▸ **What you should do**: The lines to reproduce run from the first one through the line containing "const CUT_MARGIN = 1;". Reproduce them exactly.

# Start of Data for this exercise

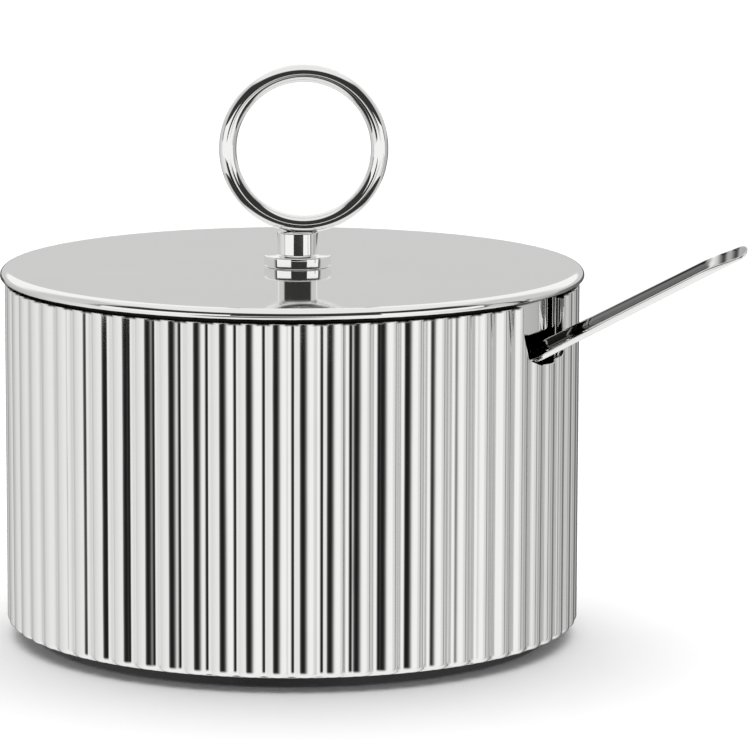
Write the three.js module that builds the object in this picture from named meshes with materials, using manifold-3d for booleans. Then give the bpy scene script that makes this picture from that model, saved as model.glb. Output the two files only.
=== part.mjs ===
// A lidded sugar bowl in polished silver plate, with its spoon: a reeded sleeve round a plain liner cup
// on a dark foot, a flat lid with a locating skirt and a ring knob, and a spoon whose handle leaves
// through a notch in the wall. Millimetres, +Z up. The origin is the centre of the foot's underside, and
// the ring knob faces -Y.
import * as THREE from "three";
import { LoftGeometry } from "three/addons/geometries/LoftGeometry.js";
import { mergeVertices } from "three/addons/utils/BufferGeometryUtils.js";
import Module from "manifold-3d";

const wasm = await Module();
wasm.setup();

// ---------------------------------------------------------------- driving dimensions
const SEAT_GAP = 0.3; // between pieces that rest on, or are soldered to, each other
const CUT_MARGIN = 1; // how far a cutter runs past what it cuts

const BODY_R = 45; // over the crests of the reeds
const WALL_TOP = 56.1; // height of the sleeve's upper edge
const REED_COUNT = 66;
const REED_R = 2.7; // radius of each convex reed
const REED_VALLEY_R = 1.1; // fillet between two reeds
const REED_PHASE = -51.9; // heading of one crest, in degrees from -Y towards +X
const SLEEVE_WALL = 0.45; // metal left behind a valley
const SLEEVE_EDGE_R = 1.1; // rounding of the sleeve's lower edge

const FOOT_HEIGHT = 2.2;
const FOOT_R = 40.5;
const FOOT_CHAMFER = 0.4;
const BASE_PLATE_T = 1;
const SLEEVE_DROP = 0.2; // how far the sleeve hangs below the base plate

const LINER_T = 0.6;
const LINER_FLOOR_R = 4; // inside radius between the liner's floor and wall
const LINER_STAND = 0.4; // how far the liner's rim stands above the sleeve

const NOTCH_HEADING = -30.2; // degrees from +X, turning about +Z
const NOTCH_WIDTH = 13.3;
const NOTCH_DEPTH = 9.8; // below the sleeve's upper edge
const NOTCH_FRONT_R = 6.5; // rounding of its lower corner towards -Y
const NOTCH_BACK_R = 1.2; // rounding of its other lower corner
const NOTCH_BACK_RISE = 0.5; // how far its bottom climbs towards that corner
const LINER_NOTCH_DROP = 0.8; // how far the liner's notch goes below the sleeve's

const LID_T = 1.6;
const LID_OVERHANG = 0.7; // past the crests of the reeds
const LID_EDGE_REACH = 1.3; // radial length of the soft edge on the lid's top
const LID_EDGE_DROP = 1.1; // height of that edge
const LID_UNDER_R = 0.45; // rounding below it
const SKIRT_CLEARANCE = 0.4; // between the skirt and the liner
const SKIRT_T = 0.9;
const SKIRT_H = 5.7;
const SKIRT_LIP_R = 0.35;

const KNOB_X = 0.85; // the knob stands this far to +X of the lid's centre
const FLANGE_R = 5.3;
const FLANGE_H = 1.5;
const NECK_R = 3.2;
const NECK_H = 3.1;
const NECK_FILLET_R = 0.5;
const RING_OUTER_R = 13.2;
const RING_WIRE_R = 1.35;
const RING_X = 0.95; // the ring is soldered this far to +X of the neck

const SCREW_R = 1.35;
const SCREW_REACH = 2.8; // into the knob
const SCREW_HEAD_R = 2.8;
const SCREW_HEAD_H = 1.6;
const SOCKET_FLATS = 2.5; // across the flats of the screw's six-sided socket
const SOCKET_DEPTH = 0.8;
const WASHER_R = 4.4;
const WASHER_T = 0.7;

const HANDLE_RISE = 28.2; // degrees above level
const HANDLE_TWIST = 40.3; // degrees that the handle's face leans towards -Y, lost in the bend below it
const HANDLE_REACH = 33; // level distance from the reeds' crests to the handle's tip
const HANDLE_W = 3.5; // at the notch
const HANDLE_TIP_W = 2.75;
const HANDLE_T = 1.25;
const HANDLE_TIP_T = 0.5;
const HANDLE_TIP_SLOPE = 8; // length over which the handle's top face falls to the tip
const HANDLE_END_R = 1.3; // length of the rounded end
const HANDLE_SEAT = 2.7; // height of the handle's centre line above the notch's bottom, at the crests
const CHANNEL_DEPTH = 0.4;
const CHANNEL_SHARE = 0.72; // of the handle's width
const CHANNEL_START = 5.6; // from the tip
const GROOVE_START = 1.9; // from the tip to the middle of the first groove
const GROOVE_PITCH = 2.1;
const GROOVE_DEPTH = 0.2;
const SHANK_W = 4.2;
const SHANK_T = 1.2;
const SHANK_WALL_GAP = 1.3; // between the shank's centre line and the liner, at its top
const SHANK_LEAN = 8.5; // how far the shank leans in on its way down
const SHANK_BEND_R = 1.6;
const SCOOP_LENGTH = 23;
const SCOOP_W = 17;
const SCOOP_DEPTH = 4.2;
const SCOOP_RISE = 3; // from the scoop's heel to its tip
const SCOOP_REST = 0.6; // between the underside of the scoop's middle and the liner's floor
const LOFT_INSET = 0.12; // from the spoon's ends to its first and last sections

const TURN_STEPS = 72; // facets round the large turned pieces
const SMALL_TURN_STEPS = 32;
const REED_STEPS = 4; // facets on one reed

// ---------------------------------------------------------------- heights and radii that follow
const sleeveBottom = FOOT_HEIGHT + SEAT_GAP - SLEEVE_DROP;
const basePlateZ = FOOT_HEIGHT + SEAT_GAP;
const linerZ = basePlateZ + BASE_PLATE_T + SEAT_GAP;
const linerFloor = linerZ + LINER_T;
const linerTop = WALL_TOP + LINER_STAND;
const lidZ = linerTop + SEAT_GAP;
const lidTop = lidZ + LID_T;
const lidR = BODY_R + LID_OVERHANG;

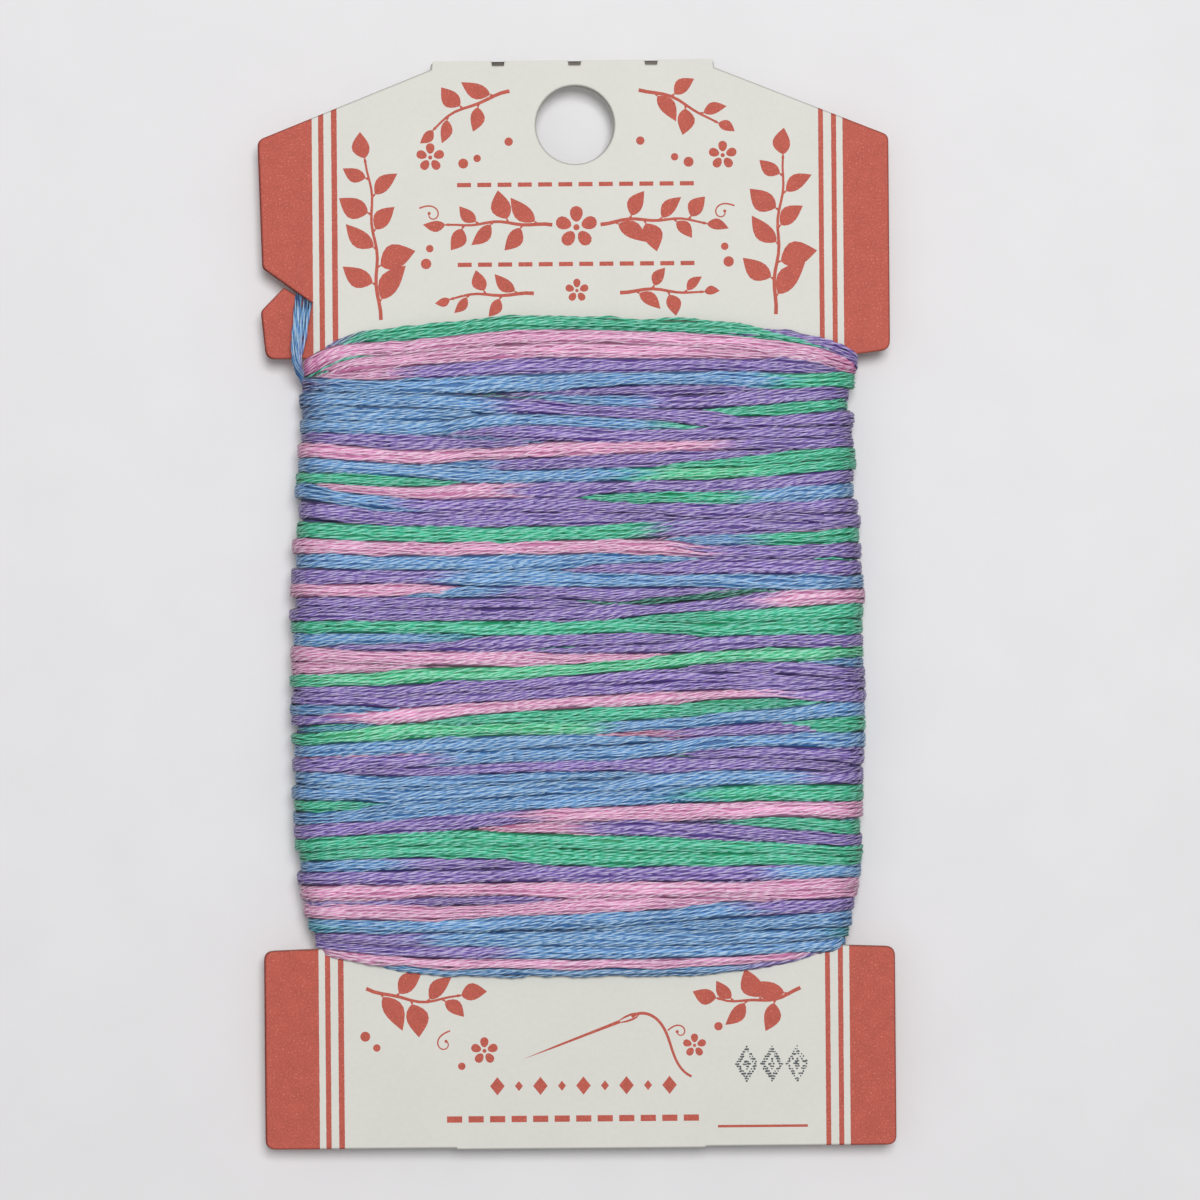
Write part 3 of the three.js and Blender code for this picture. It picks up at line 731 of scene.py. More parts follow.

# End of Data for this exercise

▸ **Correct output**:
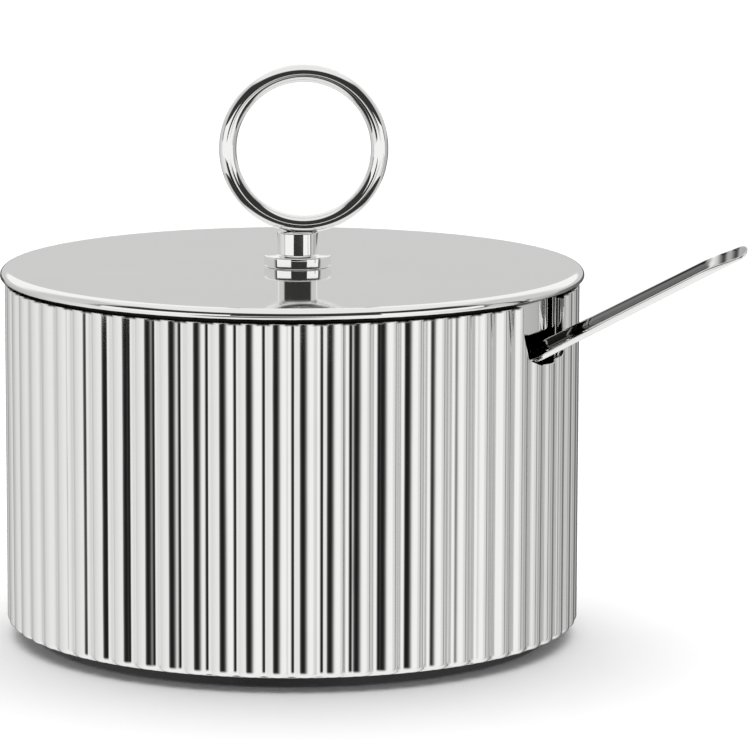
Write the three.js module that builds the object in this picture from named meshes with materials, using manifold-3d for booleans. Then give the bpy scene script that makes this picture from that model, saved as model.glb. Output the two files only.
=== part.mjs ===
// A lidded sugar bowl in polished silver plate, with its spoon: a reeded sleeve round a plain liner cup
// on a dark foot, a flat lid with a locating skirt and a ring knob, and a spoon whose handle leaves
// through a notch in the wall. Millimetres, +Z up. The origin is the centre of the foot's underside, and
// the ring knob faces -Y.
import * as THREE from "three";
import { LoftGeometry } from "three/addons/geometries/LoftGeometry.js";
import { mergeVertices } from "three/addons/utils/BufferGeometryUtils.js";
import Module from "manifold-3d";

const wasm = await Module();
wasm.setup();

// ---------------------------------------------------------------- driving dimensions
const SEAT_GAP = 0.3; // between pieces that rest on, or are soldered to, each other
const CUT_MARGIN = 1; // how far a cutter runs past what it cuts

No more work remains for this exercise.